To keep with the high school sudden reawakening of break-up, as well as our mini-reunion, we revisited high school as best as we could, looking through old pictures and retelling stories. Wanting to get out and do something (as aimless faux teenager twentysomethings do, I guess), we went to the driving range to smoke cigarettes, talk about women in disgusting honesty and hit golf balls into the water. We stayed past closing and the owner turned the lights off, but he didn't come for us. So, the three of us stayed there, cackling in the darkness, whacking our bucket of balls into the unknown (it just sounds better to be ominous sometimes).

Soon, we found ourselves at Del Taco and, out of a ploy for one more string pull of nostalgia, I ordered what I always got in high school when I had the metabolism of a racehorse on speed pills. This included a macho Cherry Coke, which, for the record, is like fucking poison to an adult body. I have no idea how I drank those daily. I could've eaten entire tubs of ice cream and been better off. Jesus Christ, I really wanted diabetes or something back then.

Then we arrived at the top level of our preferred parking garage and stared over the flattish city of Orange with what can only be described as a dismal skyline on its best of nights. But city lights remain the stars of the earth and they're spectacular, even if they don't rise too high for the occasion. Security came and asked us to leave, just like old times, and I missed spending many of my most aimless evenings sitting at the top of a six story parking garage in an area that is a coy, weak attempt at a downtown. On our way home, we sat in the downtown plaza and watched young drinkers stroll and stumble from bar to bar, all wondering when the quality of women improved. I suppose that's what guys do, especially when one of them is down on their luck and heart.
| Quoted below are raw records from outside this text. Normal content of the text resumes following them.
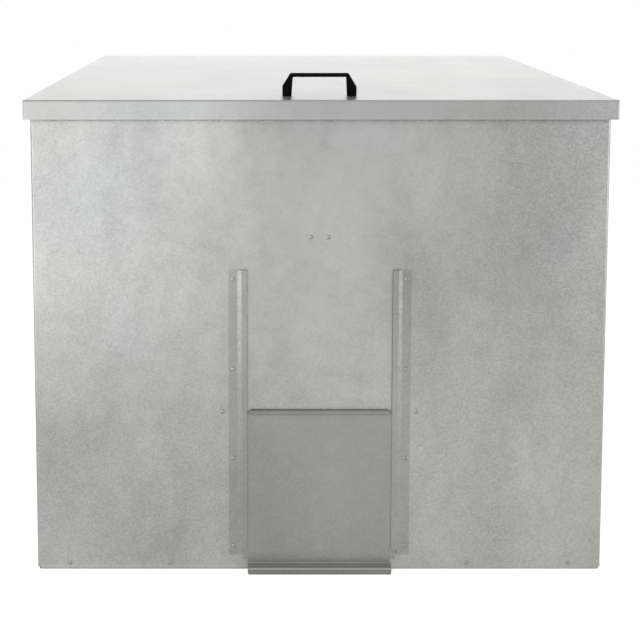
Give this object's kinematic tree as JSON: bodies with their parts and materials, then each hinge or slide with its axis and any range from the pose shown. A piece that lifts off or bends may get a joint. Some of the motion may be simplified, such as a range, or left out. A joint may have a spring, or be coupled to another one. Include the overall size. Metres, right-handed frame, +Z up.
{
  "type": "coal bunker",
  "caption": "Galvanised sheet steel coal bunker with a sloping hinged lid, a bridge handle and a lift-up front hatch between two riveted guide rails.",
  "frame": {"origin": "on the ground, under the middle of the bunker's bounding box", "axes": "+X to the right seen from the front, +Y to the back, +Z up; the hatch and the lid handle are at the front, on -Y"},
  "size_m": [1.018, 0.8116, 0.969],
  "materials": {
    "galvanised_sheet": "hot-dip galvanised, fine spangle, satin",
    "hatch_sheet": "hot-dip galvanised, duller, satin",
    "hinge_zinc": "bright zinc plated",
    "rivet_alloy": "plain aluminium",
    "screw_zinc": "bright zinc plated",
    "handle_plastic": "moulded black, fine matt texture"
  },
  "bodies": {
    "box": {"front_panel": "galvanised_sheet", "back_panel": "galvanised_sheet", "left_side_panel": "galvanised_sheet", "right_side_panel": "galvanised_sheet", "floor_tray": "galvanised_sheet", "hatch_lintel": "galvanised_sheet", "tie_bar": "galvanised_sheet", "left_guide_rail": "galvanised_sheet", "right_guide_rail": "galvanised_sheet", "left_hinge_body_leaf": "hinge_zinc", "right_hinge_body_leaf": "hinge_zinc", "left_hinge_pin": "hinge_zinc", "right_hinge_pin": "hinge_zinc", "left_hinge_body_rivet_1": "rivet_alloy", "left_hinge_body_rivet_2": "rivet_alloy", "right_hinge_body_rivet_1": "rivet_alloy", "right_hinge_body_rivet_2": "rivet_alloy", "lintel_rivet_1": "rivet_alloy", "lintel_rivet_2": "rivet_alloy", "tie_front_rivet_1": "rivet_alloy", "tie_front_rivet_2": "rivet_alloy", "tie_rear_rivet_1": "rivet_alloy", "tie_rear_rivet_2": "rivet_alloy", "floor_front_rivet_1": "rivet_alloy", "floor_front_rivet_2": "rivet_alloy", "floor_front_rivet_3": "rivet_alloy", "floor_front_rivet_4": "rivet_alloy", "floor_rear_rivet_1": "rivet_alloy", "floor_rear_rivet_2": "rivet_alloy", "floor_rear_rivet_3": "rivet_alloy", "floor_rear_rivet_4": "rivet_alloy", "left_floor_rivet_1": "rivet_alloy", "left_floor_rivet_2": "rivet_alloy", "right_floor_rivet_1": "rivet_alloy", "right_floor_rivet_2": "rivet_alloy", "left_rail_rivet_1": "rivet_alloy", "left_rail_rivet_2": "rivet_alloy", "left_rail_rivet_3": "rivet_alloy", "left_rail_rivet_4": "rivet_alloy", "right_rail_rivet_1": "rivet_alloy", "right_rail_rivet_2": "rivet_alloy", "right_rail_rivet_3": "rivet_alloy", "right_rail_rivet_4": "rivet_alloy"},
    "lid": {"lid_panel": "galvanised_sheet", "lid_stiffener": "galvanised_sheet", "lid_handle": "handle_plastic", "left_handle_screw": "screw_zinc", "right_handle_screw": "screw_zinc", "left_handle_washer": "screw_zinc", "right_handle_washer": "screw_zinc", "left_hinge_lid_leaf": "hinge_zinc", "right_hinge_lid_leaf": "hinge_zinc", "left_hinge_lid_rivet_1": "rivet_alloy", "left_hinge_lid_rivet_2": "rivet_alloy", "right_hinge_lid_rivet_1": "rivet_alloy", "right_hinge_lid_rivet_2": "rivet_alloy"},
    "hatch": {"hatch_plate": "hatch_sheet"}
  },
  "joints": [
    {"name": "lid_hinge", "type": "hinge", "parent": "box", "child": "lid", "pos_m": [0, 0.4013, 0.936], "axis": [-1, 0, 0], "range_deg": [0, 105]},
    {"name": "hatch_slide", "type": "slide", "parent": "box", "child": "hatch", "axis": [0, 0, 1], "range_m": [0, 0.24]}
  ]
}
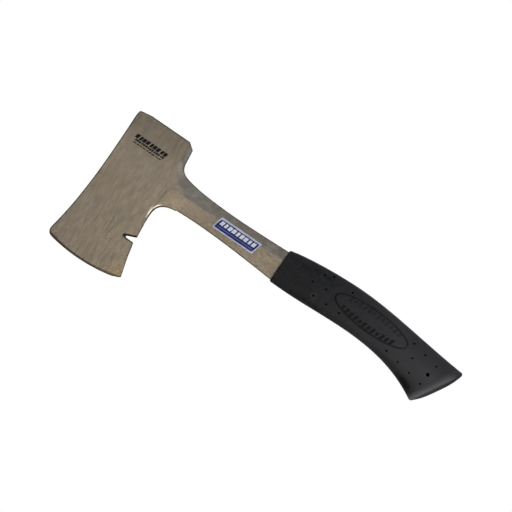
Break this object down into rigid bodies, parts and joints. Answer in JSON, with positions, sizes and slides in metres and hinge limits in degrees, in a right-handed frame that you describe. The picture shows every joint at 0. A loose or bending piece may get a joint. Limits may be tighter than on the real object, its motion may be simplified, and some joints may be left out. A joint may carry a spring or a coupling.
{
  "type": "solid steel hatchet",
  "caption": "One-piece steel hatchet with a curved cutting edge, flat poll, nail slot under the blade and a moulded rubber cushion grip.",
  "frame": {"origin": "centre of the flat poll face", "axes": "+X out of the poll, away from the cutting edge; +Z along the handle, from the butt towards the top of the head; +Y across the thickness, away from the labelled side"},
  "size_m": [0.1336, 0.026, 0.3553],
  "materials": {
    "forged_steel": "ground and lacquered, fine grain running from poll to edge",
    "grip_rubber": "moulded, slightly glossy",
    "label_silver": "silver film",
    "label_blue": "printed ink",
    "label_white": "printed ink",
    "mark_ink": "dark etched ink"
  },
  "bodies": {
    "root": {"forged_body": "forged_steel", "cushion_grip": "grip_rubber", "label_film": "label_silver", "label_panel": "label_blue", "label_stripes": "label_white", "cheek_mark": "mark_ink"}
  },
  "joints": []
}
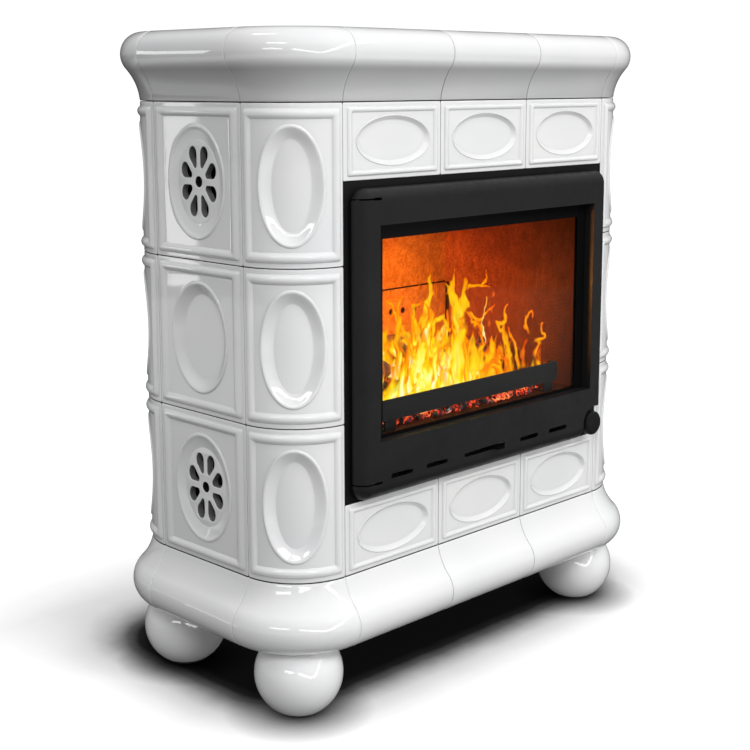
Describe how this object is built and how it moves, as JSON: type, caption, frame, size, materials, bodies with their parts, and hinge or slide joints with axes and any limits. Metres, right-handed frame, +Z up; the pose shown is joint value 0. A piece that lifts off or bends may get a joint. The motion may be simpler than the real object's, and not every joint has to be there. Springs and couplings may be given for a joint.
{
  "type": "tiled stove",
  "caption": "Free-standing stove clad in white glazed relief tiles with round corners, rolled cornice and plinth, ball feet and a wide black glass fire door.",
  "frame": {"origin": "middle of the overall footprint (air lever tab included) at floor level", "axes": "+Z up, front with the fire door faces -Y, +X to the right when one looks at the front"},
  "size_m": [0.952, 0.518, 1.097],
  "materials": {
    "white_glaze": "glossy white glaze",
    "black_paint": "matte heat-proof black",
    "black_cast": "matte black",
    "fire_lining": "pressed mineral board",
    "door_glass": "clear, with a printed black border",
    "rope": "woven glass rope",
    "pad_rubber": "matte",
    "zinc_steel": "zinc plated",
    "dark_steel": "matte dark grey",
    "grey_panel": "matte grey"
  },
  "bodies": {
    "stove": {"air_duct": "dark_steel", "ash_pan": "dark_steel", "back_brackets": "dark_steel", "back_panel": "grey_panel", "back_panel_screws": "zinc_steel", "baffle_board": "fire_lining", "base_frame": "dark_steel", "casing_top": "dark_steel", "corner_tiles_back_left": "white_glaze", "corner_tiles_back_right": "white_glaze", "corner_tiles_front_left": "white_glaze", "corner_tiles_front_right": "white_glaze", "corner_uprights": "dark_steel", "cornice_back_tiles": "white_glaze", "cornice_corner_tiles": "white_glaze", "cornice_front_tiles": "white_glaze", "cornice_side_tiles": "white_glaze", "door_surround": "black_paint", "firebox_casing": "dark_steel", "flue_collar": "dark_steel", "foot_back_left": "white_glaze", "foot_back_right": "white_glaze", "foot_front_left": "white_glaze", "foot_front_right": "white_glaze", "foot_pads": "pad_rubber", "front_lintel": "dark_steel", "front_lower_tiles": "white_glaze", "front_upper_tiles": "white_glaze", "grate": "black_cast", "hinge_pins": "zinc_steel", "insert_legs": "dark_steel", "latch_keeper": "zinc_steel", "leg_bolts": "zinc_steel", "liner_back": "fire_lining", "liner_floor": "fire_lining", "liner_left": "fire_lining", "liner_right": "fire_lining", "log_retainer": "black_paint", "plinth_back_tiles": "white_glaze", "plinth_corner_tiles": "white_glaze", "plinth_front_tiles": "white_glaze", "plinth_side_tiles": "white_glaze", "shutter_guides": "zinc_steel", "side_plain_tiles": "white_glaze", "side_rails": "dark_steel", "side_vent_tiles": "white_glaze", "top_frame": "dark_steel", "top_plate": "grey_panel"},
    "door": {"door_skin": "black_paint", "door_inner_frame": "black_paint", "hinge_bushes": "zinc_steel", "door_glass": "door_glass", "glass_clips": "zinc_steel", "door_gasket": "rope"},
    "latch": {"knob": "black_cast", "latch_shaft": "zinc_steel"},
    "air_slide": {"air_shutter": "zinc_steel", "air_lever": "black_cast"}
  },
  "joints": [
    {"name": "door_hinge", "type": "hinge", "parent": "stove", "child": "door", "pos_m": [-0.309, -0.226, 0.612], "axis": [0, 0, -1], "range_deg": [0, 100]},
    {"name": "latch_turn", "type": "hinge", "parent": "door", "child": "latch", "pos_m": [0.288, -0.234, 0.383], "axis": [0, -1, 0], "range_deg": [0, 90]},
    {"name": "air_slide_x", "type": "slide", "parent": "stove", "child": "air_slide", "axis": [1, 0, 0], "range_m": [-0.07, 0.013]}
  ]
}
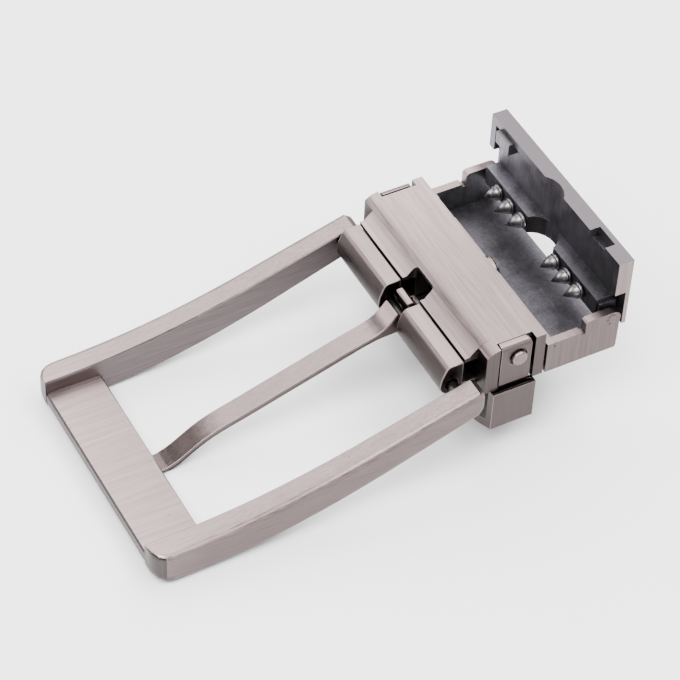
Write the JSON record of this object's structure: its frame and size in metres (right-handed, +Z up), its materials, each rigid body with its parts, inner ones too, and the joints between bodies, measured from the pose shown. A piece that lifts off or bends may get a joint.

In fact, I’m not sure what the two of us friends planned on doing for our downtrodden chum. But I suppose we went with the ever classic plan of laughing and reminiscing about the old times, even reliving them in some instances, just to remind the quietest guy of the group that it wasn’t always like this. It wasn’t always complicated. It wasn’t always one long seizure of adulthood. There were times when things could be categorized and nothing could be compartmentalized. Your heart was just one big Jackson Pollack painting where you could pick out the colors but not the actual picture or theme.

We came to the agreement that adulthood isn’t bad. It’s most certainly not. But it’s just fun to leave home sometimes.

They dropped me off and I made the age-old suggestion of not letting months go by. It was around midnight, but I couldn’t go to bed, as I couldn’t shake off the weariness of time travel just yet. So, instead, I watched Woody Allen’s Play It Again, Sam with my brother and wondered if Humphrey Bogart knew something about women that has totally escaped mankind since (aside from the slapping and shooting, of course).

And, finally, keeping with the teenage vibes, I made sure everything seemed more important than it actually was in this reflection. I mean, shit, all we really did was hang out, hit golf balls, eat fast food and drive around. But, for whatever reasons left to the crusading sense of insanity that fills teenagers everywhere, everything seemed important once. I hardly see my friends from high school, so it's always this strange feeling that stirs up. Maybe it's just that and that's all it is. We're all different but kind of still the same now (variations, I suppose) and it's just weird to find yourself churning up the old times to make a friend feel better. Shrug. Things don't seem as important to me now, but it's nice to find worth in it all and look back like those memories were meant to be overvalued. Christ, the hearts of teenagers are like sneaky auctioneers. They just really know how to drive up the price, you know?

It makes you smile and wince at the same time, I guess. And, sometimes, the unfortunate events of the heart and soul bring about a lovely laughter all the way to bed.

2 comments:

Unknown said...

i really liked this post, and i really really enjoyed this line: "it felt laughably remarkable to find ourselves back where the misadventure of maturity started."

Jason Kornfeld said...

Kudos, sir. Well done. I have the same relationship with some of my childhood friends.

Although this made me realize that you've told them the same lies you've told me about not letting months go by in between hang out sessions.

Just kidding, my friend. Your random hangout night brought back some memories of what bored kids do. The simplicity in those moments are special. Ah, Duluth, how I miss you.

It was nice you did that for your friend.